You're jumping from one thing to another it seems to me Mr. Solicitor General.

Your first principle Gray against Sanders would say that it would be constitutionally impermissible in the Montgomery County District for example, to give two votes to the farmers in that district and only, one vote to the people who lived in Rockville or in -- or in the suburban communities.

That's -- that's one principle.

That's one principle that was decided in Gray against Sanders.

But now, you're jumping to something else, when you're talking about representation of an electorate, all of those voters counted fully and fairly in the election in a -- in a representative legislative assembly in the state capital, these are two different subjects.

Archibald Cox:

As I recognize (Voice Overlap) --

Potter Stewart:

There are apples and oranges.

Archibald Cox:

I recognize they are two different subjects, one of my four sources, I'd be glad to deal with now, is Gray and Sanders and I submit that on this point, Gray and Sanders is logically decisive.

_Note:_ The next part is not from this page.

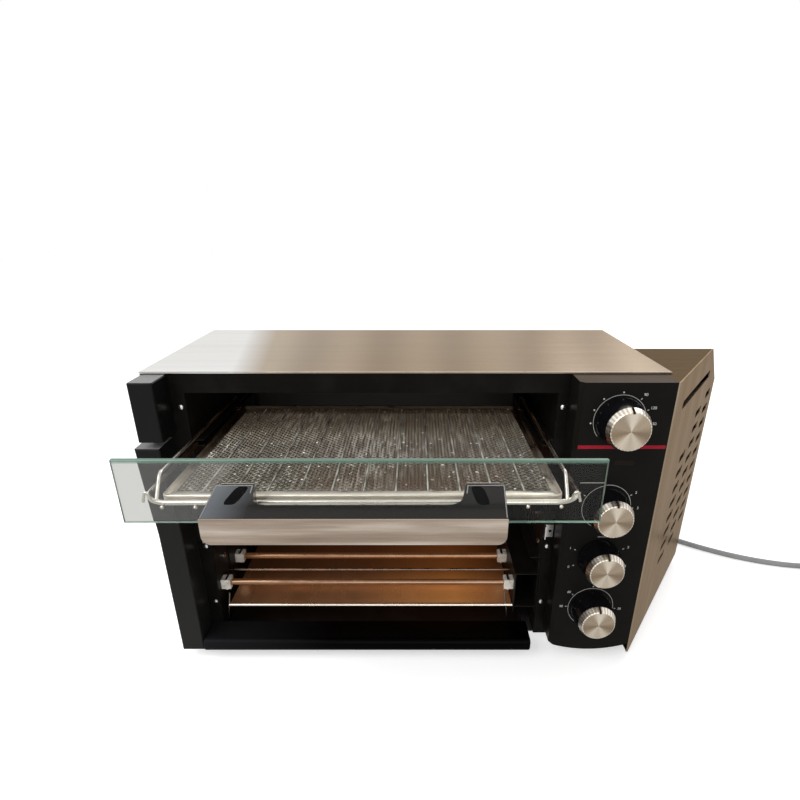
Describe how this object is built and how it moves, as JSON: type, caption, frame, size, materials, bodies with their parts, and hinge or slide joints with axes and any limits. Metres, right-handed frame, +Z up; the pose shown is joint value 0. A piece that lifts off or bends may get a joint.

I see no rate -- if it is impermissible, if it is contrary to our fundamental ideal of authority to give one man more weight than another or one group more weight than another, in choosing a governor, it would seem to me it was equally contrary to the notion of fundamental political authority to deliberately give one group more weight than another in choosing a legislature.

It seems to me that Justice Harlan in this respect was quite right when he said that there was no difference.

Now, this does not, Mr. Justice Stewart, argue that Gray and Sanders is decisive of this whole problem.

It clearly isn't because legislative apportionment serves functions that elections within a single constituency do not serve, and I was trying to indicate those at the latter part of my argument this morning, but in terms of valuing a man who's a wage earner more than a man who's a lawyer or vice versa or according to his religion or anything else, in that field, I see no difference.